On Monday, McCaul told CNN that his legislation stalled because of the debate on immigration reform. He said he would like to see it included now in President Obama’s request for supplemental border security funding. On Monday, the White House announced it would seek $3.7 billion for more U.S. Border Patrol agents, detention centers and surveillance on Texas’ southern border.

McCaul said that he was concerned that the president’s request was “a short-term Band-Aid.” He added, though, that lawmakers should “come together” to resolve the current crisis on the border.

“I saw three young girls, younger than my daughters, all in tears,” he said of a recent visit to a Homeland Security intake facility in the Rio Grande Valley. “I saw babies down there. This is a very tragic crisis.”

But McCaul said the influx of undocumented immigrants would not slow until the administration begins sending the people back to their home countries. 

U.S. Rep. Pete Gallego, D-Alpine, joined Vela in chastising Republicans for the failure to move HR 1417. He also defended Obama's decision not to visit the border during his current visit to Texas. 

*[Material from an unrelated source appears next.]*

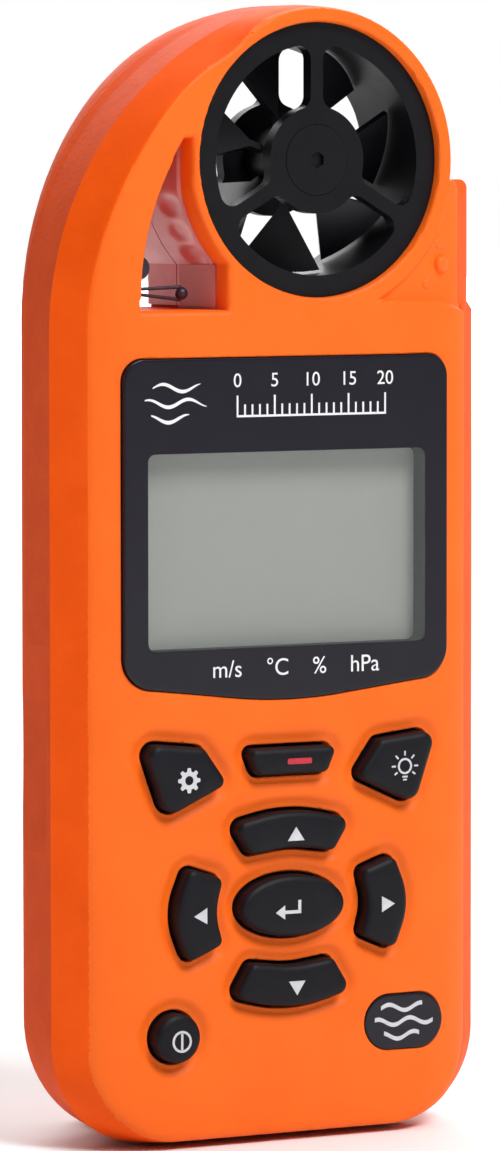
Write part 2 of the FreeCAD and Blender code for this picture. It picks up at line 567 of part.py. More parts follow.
def guard_plate(y0, y1, hub, inner=R1, wide=D("spoke_width")):
    """Disc with three rounded openings between spokes at 90, 210 and 330 degrees."""
    disc = ycyl(RX, RZ, inner + 0.6, y0, y1)
    ann = ycyl(RX, RZ, inner, y0 - 1, y1 + 1).cut(ycyl(RX, RZ, hub, y0 - 1, y1 + 1))
    for a in (90, 210, 330):
        arm = bx(RX, RX + 20, y0 - 2, y1 + 2, RZ - wide / 2, RZ + wide / 2)
        arm.rotate(V(RX, 0, RZ), V(0, -1, 0), a)
        ann = ann.cut(arm)
    cutters = []
    for s in ann.Solids:
        es = [e for e in s.Edges if e.Length > (y1 - y0) and abs(e.Vertexes[0].X - e.Vertexes[-1].X) < 1e-6
              and abs(e.Vertexes[0].Z - e.Vertexes[-1].Z) < 1e-6]
        cutters.append(s.makeFillet(1.5, es))
    for c in cutters:
        disc = disc.cut(c)
    return disc


y0, ys, y1 = D("ring_front"), D("ring_split"), D("ring_back")
front = ycyl(RX, RZ, R0, y0, ys).cut(ycyl(RX, RZ, R1, y0 - 1, ys + 1))
front = front.fuse(guard_plate(y0, y0 + gt, D("hub_disc_radius"))).removeSplitter()
front = front.cut(ycyl(RX, RZ, D("cap_pocket"), y0 - 1, y0 + 0.75))
front = front.cut(ycyl(RX, RZ, D("jewel_radius"), y0 - 1, y0 + 4))
feature("impeller_guard_front", front)
rear = ycyl(RX, RZ, R0, ys, y1).cut(ycyl(RX, RZ, R1, ys - 1, y1 + 1))
p0, p1 = D("rear_plate"), D("rear_plate") + 1.6
rear = rear.cut(Part.makeCone(R1, R0 - 0.2, y1 - p1, V(RX, p1, RZ), V(0, 1, 0)))
rear = rear.fuse(guard_plate(p0, p1, D("rear_disc_radius"), wide=D("rear_spoke_width"))).removeSplitter()
rear = rear.cut(ycyl(RX, RZ, D("jewel_radius"), p0 - 1, p1 + 1))
feature("impeller_guard_rear", rear)

b = body("hub_cap")
pad_round(b, "Disc", [("Dim.ring_x", "Dim.ring_z", "Dim.cap_radius")], "Dim.ring_front - 0.05", 0.78)
hx = rounded([(RX + 0.95 * math.cos(math.radians(a)), RZ + 0.95 * math.sin(math.radians(a))) for a in range(30, 390, 60)], [0.1] * 6)
cut(b, "KeySocket", hx, 0.5, 1.05)

sr, jb, jr = D("shaft_radius"), D("jewel_bore"), D("jewel_radius")
feature("bearing_front", ycyl(RX, RZ, jr - 0.02, 1.9, 2.78).cut(ycyl(RX, RZ, jb, 1.5, 3.5)))
feature("bearing_rear", ycyl(RX, RZ, jr - 0.02, p0 + 0.05, p1 - 0.05).cut(ycyl(RX, RZ, jb, p0 - 1, p1 - 0.4)))
yf, yl = D("rotor_front"), D("rotor_length")
feature("impeller_shaft", ycyl(RX, RZ, sr, 2.0, p1 - 0.5))
hub = ycyl(RX, RZ, D("rotor_hub"), yf + 0.6, yf + yl - 0.6).cut(ycyl(RX, RZ, sr + 0.02, 0, 20))
hub = hub.cut(ycyl(RX, RZ, 2.9, yf + yl - 2.0, yf + yl))
tip = D("blade_tip")
ym = yf + yl / 2
blades = []
n = int(D("blade_count"))
for i in range(n):
    # narrow at the hub, widening in a straight taper to the tip
    half = [(3.2, 0.45), (5.4, 0.45), (14.0, 6.04)]
    wire = Part.makePolygon([V(r, -h, 0) for r, h in half] + [V(r, h, 0) for r, h in half[::-1]] + [V(3.2, -0.45, 0)])
    pl = Part.Face(wire).extrude(V(0, 0, D("blade_thick")))
    pl.translate(V(0, 0, -D("blade_thick") / 2))
    # local X radial, local Y tangential, local Z along the spin axis (towards the face)
    pl.rotate(V(0, 0, 0), V(1, 0, 0), D("blade_pitch"))
    m = FreeCAD.Matrix(1, 0, 0, RX, 0, 0, -1, ym, 0, 1, 0, RZ, 0, 0, 0, 1)
    pl = pl.transformGeometry(m)
    pl.rotate(V(RX, ym, RZ), V(0, -1, 0), 263.8 + 360.0 * i / n)
    blades.append(pl)
core = ycyl(RX, RZ, tip, yf, yf + yl)
rot = hub
for p in blades:
    rot = rot.fuse(p.common(core).cut(ycyl(RX, RZ, D("rotor_hub") - 0.4, 0, 20)))
feature("impeller_rotor", rot)
feature("impeller_magnet", ycyl(RX, RZ, 2.8, yf + yl - 1.95, yf + yl - 0.7).cut(ycyl(RX, RZ, sr + 0.02, 0, 20)))
block("pickup_sensor", -6.4, -4.4, 5.7, 7.8, 93.6, 95.0)

# ---------------------------------------------------------------- sensors in the window
wire_r = 0.2
bead = Part.makeSphere(0.74, V(-11.15, 4.5, 94.9))
leads = [Part.makeCylinder(wire_r, 6.9, V(-18.1, 4.5, 95.2 + k * 0.18), V(6.9, 0, k * 0.52 - 0.3)) for k in (-1, 1)]
therm = bead
for w in leads:
    therm = therm.fuse(w)
feature("thermistor", therm)
hs = ycyl(-16.97, 97.8, 1.3, 3.5, 4.9).cut(bx(-20, -18.0, 0, 9, 90, 100))
hs = hs.fuse(bx(-18.05, -16.9, 4.9, 6.0, 97.1, 98.5))
feature("humidity_sensor", hs)
feature("sensor_carrier", bx(-8.12, -7.68, 2.6, 10.4, 93.15, 98.05))

# ---------------------------------------------------------------- battery bay
cr, cy = D("cell_radius"), D("cell_axis_depth")
tray = bx(-9.4, 9.4, 8.4, 15.9, 13.4, 71.6)
tray = tray.cut(zcyl(0, cy, 7.75, 14.5, 70.5)).cut(bx(-7.75, 7.75, cy, 20, 14.5, 70.5))
feature("battery_tray", tray)
zb = D("cell_bottom")
feature("battery", zcyl(0, cy, cr, zb, zb + D("cell_length")).fuse(zcyl(0, cy, 2.75, zb + D("cell_length"), zb + D("cell_length") + 1.0)))
plate_p = bx(-4.2, 4.2, cy - 5.5, cy + 4.2, 69.6, 70.3).fuse(zcyl(0, cy, 1.6, 68.55, 69.6))
feature("contact_positive", plate_p)
# negative contact: plate and the closed turns of a conical coil
coil = None
for rr, zz in ((3.4, 15.57), (3.0, 16.5), (2.6, 17.4)):
    ring = Part.makeTorus(rr, 0.55, V(0, cy, zz), V(0, 0, 1))
    coil = ring if coil is None else coil.fuse(ring)
feature("contact_spring", coil)
feature("contact_negative", bx(-4.4, 4.4, cy - 5.5, cy + 4.4, 14.55, 15.0))

# ---------------------------------------------------------------- battery door, hinge pin, gasket, latch
ho, hz, br = D("hinge_depth"), D("hinge_z"), D("barrel_radius")
b = body("battery_door")
pad(b, "Plate", rounded([(-10.5, 7.0), (10.5, 7.0), (10.5, 74.5), (-10.5, 74.5)], [1.5, 1.5, 0.15, 0.15]), "Dim.door_inner", "Dim.bulge_depth - Dim.door_inner")
cut_round(b, "LatchSeat", [(0.0, "Dim.latch_z", "Dim.latch_radius + 0.08")], 25.3, 3.0)
cut_round(b, "LatchBore", [(0.0, "Dim.latch_z", "Dim.latch_bore")], 23.0, 5.0)
s = sketch(b, "Barrel_sk", [], -10.5, role="YZ_Plane")
drive_circle(s, "Dim.hinge_depth", "Dim.hinge_z", "Dim.barrel_radius")
p = b.newObject("PartDesign::Pad", "Barrel")
p.Profile = s
p.Length = 21.0
doc.recompute()
# clear the plate's square end so only the barrel is left above the hinge line
s = sketch(b, "BarrelBore_sk", [], -11.0, role="YZ_Plane")
drive_circle(s, "Dim.hinge_depth", "Dim.hinge_z", "Dim.barrel_bore")
p = b.newObject("PartDesign::Pocket", "BarrelBore")
p.Profile = s
p.Reversed = True
p.Length = 22.0
doc.recompute()
feature("hinge_pin", xcyl(ho, hz, D("pin_radius"), -12.5, 12.5))
b = body("door_gasket")
pad(b, "Ring", rounded([(-9.6, 13.0), (9.6, 13.0), (9.6, 71.9), (-9.6, 71.9)], [2.0] * 4), 23.55, 0.55)
cut(b, "Inside", rounded([(-8.3, 14.3), (8.3, 14.3), (8.3, 70.9), (-8.3, 70.9)], [1.2] * 4), 23.0, 3.0)
lz = D("latch_z")
screw = ycyl(0, lz, D("latch_radius"), 25.3, 26.45).fuse(ycyl(0, lz, D("latch_shaft"), 21.7, 25.3))
screw = screw.cut(bx(-2.5, 2.5, 25.7, 28, lz - 0.5, lz + 0.5))
feature("latch_screw", screw)
cam = bx(0, 4.6, 22.0, 23.3, lz - 1.85, lz + 1.85).fuse(ycyl(0, lz, 2.0, 22.0, 23.3)).common(ycyl(0, lz, 4.6, 21, 25))
cam = cam.cut(ycyl(0, lz, D("latch_shaft") + 0.01, 20, 25))
feature("latch_cam", cam)

# ---------------------------------------------------------------- tripod insert, case screws
ins = ycyl(0, D("insert_z"), D("insert_radius") - 0.01, 11.6, 17.95).cut(ycyl(0, D("insert_z"), D("insert_bore"), 17.95 - D("insert_length"), 19))
feature("tripod_insert", ins)
group("case_screws", [ycyl(x, z, D("screw_head"), 15.92, 17.3).cut(bx(x - 1.2, x + 1.2, 16.7, 18, z - 0.25, z + 0.25)).fuse(
    ycyl(x, z, D("screw_radius"), 3.1, 15.92)) for x, z in SCREWS])

# ---------------------------------------------------------------- check and write
doc.recompute()
bad = []
for o in doc.Objects:
    if "Invalid" in o.State or "Error" in o.State:
        bad.append("%s %s" % (o.Name, o.State))
for o in NODES:
    s = o.Shape
    if s.isNull() or not s.isValid() or not s.Solids:
        bad.append("shape of %s" % o.Label)
if bad:
    raise RuntimeError("; ".join(bad))
os.makedirs("parts", exist_ok=True)
total = FreeCAD.BoundBox()
for o in NODES:
    o.Shape.exportStep("parts/%s.step" % o.Label)
    total.add(o.Shape.BoundBox)
    print("%-24s solids %2d  vol %9.1f mm3" % (o.Label, len(o.Shape.Solids), o.Shape.Volume))
print(len(NODES), "nodes; box", total)
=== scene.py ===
import bpy, bmesh, math
import numpy as np
from mathutils import Vector, Matrix
from mathutils.geometry import delaunay_2d_cdt
from mathutils.kdtree import KDTree


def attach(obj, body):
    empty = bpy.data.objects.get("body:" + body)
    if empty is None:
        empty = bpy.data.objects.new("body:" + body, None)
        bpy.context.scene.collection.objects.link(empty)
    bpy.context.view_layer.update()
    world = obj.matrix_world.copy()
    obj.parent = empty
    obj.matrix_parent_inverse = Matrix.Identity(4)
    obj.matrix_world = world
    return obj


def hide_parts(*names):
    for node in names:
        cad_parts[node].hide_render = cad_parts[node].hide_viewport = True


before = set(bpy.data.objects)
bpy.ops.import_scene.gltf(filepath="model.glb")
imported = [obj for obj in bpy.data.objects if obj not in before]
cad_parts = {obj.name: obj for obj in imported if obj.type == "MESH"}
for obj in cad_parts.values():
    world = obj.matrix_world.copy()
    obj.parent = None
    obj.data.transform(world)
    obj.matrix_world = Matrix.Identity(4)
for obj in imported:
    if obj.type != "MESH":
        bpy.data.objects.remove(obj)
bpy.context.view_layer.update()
YC = 12.5          # depth of the CAD origin behind the display window, mm
RX, RZ = 4.31, 109.67   # impeller axis, mm


def P3(x, y, z):
    return (x / 1000.0, (y - YC) / 1000.0, z / 1000.0)


# ------------------------------------------------------------------ 2-D helpers (mm, x right, z up)
def seg_line(a, b, n):
    return [(a[0] + (b[0] - a[0]) * i / n, a[1] + (b[1] - a[1]) * i / n) for i in range(n)]


def seg_arc(a, m, b, n):
    (x1, y1), (x2, y2), (x3, y3) = a, m, b
    d = 2 * (x1 * (y2 - y3) + x2 * (y3 - y1) + x3 * (y1 - y2))
    cx = ((x1 ** 2 + y1 ** 2) * (y2 - y3) + (x2 ** 2 + y2 ** 2) * (y3 - y1) + (x3 ** 2 + y3 ** 2) * (y1 - y2)) / d
    cy = ((x1 ** 2 + y1 ** 2) * (x3 - x2) + (x2 ** 2 + y2 ** 2) * (x1 - x3) + (x3 ** 2 + y3 ** 2) * (x2 - x1)) / d
    r = math.hypot(x1 - cx, y1 - cy)
    a0, am, a1 = math.atan2(y1 - cy, x1 - cx), math.atan2(y2 - cy, x2 - cx), math.atan2(y3 - cy, x3 - cx)
    sweep = (a1 - a0) % (2 * math.pi)
    if (am - a0) % (2 * math.pi) > sweep:
        sweep -= 2 * math.pi
    return [(cx + r * math.cos(a0 + sweep * i / n), cy + r * math.sin(a0 + sweep * i / n)) for i in range(n)]


def rounded(P, R, step=0.3, d=0.0):
    """Counter-clockwise polygon with a radius at each corner, sampled, offset outwards by d."""
    n = len(P)
    if d:
        Q = []
        for i in range(n):
            a, b, c = P[i - 1], P[i], P[(i + 1) % n]
            l1, l2 = math.dist(a, b), math.dist(b, c)
            u1, u2 = ((b[0] - a[0]) / l1, (b[1] - a[1]) / l1), ((c[0] - b[0]) / l2, (c[1] - b[1]) / l2)
            n1, n2 = (u1[1], -u1[0]), (u2[1], -u2[0])
            k = d / (1 + n1[0] * n2[0] + n1[1] * n2[1])
            Q.append((b[0] + (n1[0] + n2[0]) * k, b[1] + (n1[1] + n2[1]) * k))
    else:
        Q = list(P)
    arcs = []
    for i in range(n):
        a, b, c = Q[i - 1], Q[i], Q[(i + 1) % n]
        l1, l2 = math.dist(a, b), math.dist(b, c)
        u1, u2 = ((b[0] - a[0]) / l1, (b[1] - a[1]) / l1), ((c[0] - b[0]) / l2, (c[1] - b[1]) / l2)
        turn = math.atan2(u1[0] * u2[1] - u1[1] * u2[0], u1[0] * u2[0] + u1[1] * u2[1])
        r = max(0.15, R[i] + (d if turn > 0 else -d))
        t = r * math.tan(abs(turn) / 2)
        p, q = (b[0] - u1[0] * t, b[1] - u1[1] * t), (b[0] + u2[0] * t, b[1] + u2[1] * t)
        s = 1 if turn > 0 else -1
        cen = (p[0] - u1[1] * r * s, p[1] + u1[0] * r * s)
        k = math.dist(cen, b)
        m = (cen[0] + (b[0] - cen[0]) * r / k, cen[1] + (b[1] - cen[1]) * r / k)
        arcs.append((p, m, q, r * abs(turn)))
    out = []
    for i in range(n):
        p, m, q, ln = arcs[i]
        out += seg_arc(p, m, q, max(4, int(ln / step)))
        nx = arcs[(i + 1) % n][0]
        dd = math.dist(q, nx)
        out += seg_line(q, nx, max(1, int(dd / (step * 1.6)))) if dd > 1e-6 else []
    return out


def circle(x, z, r, n):
    return [(x + r * math.cos(2 * math.pi * i / n), z + r * math.sin(2 * math.pi * i / n)) for i in range(n)]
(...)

Republicans have criticized Obama for traveling to Texas this week for fundraisers but not going to see the events unfolding in the Rio Grande Valley. 

“The president's presence along the border would create an unneeded distraction by diverting law enforcement and other resources at a critical time," Gallego said. "We don't need photo ops; we need action. The ball is in Congress' court to do this right."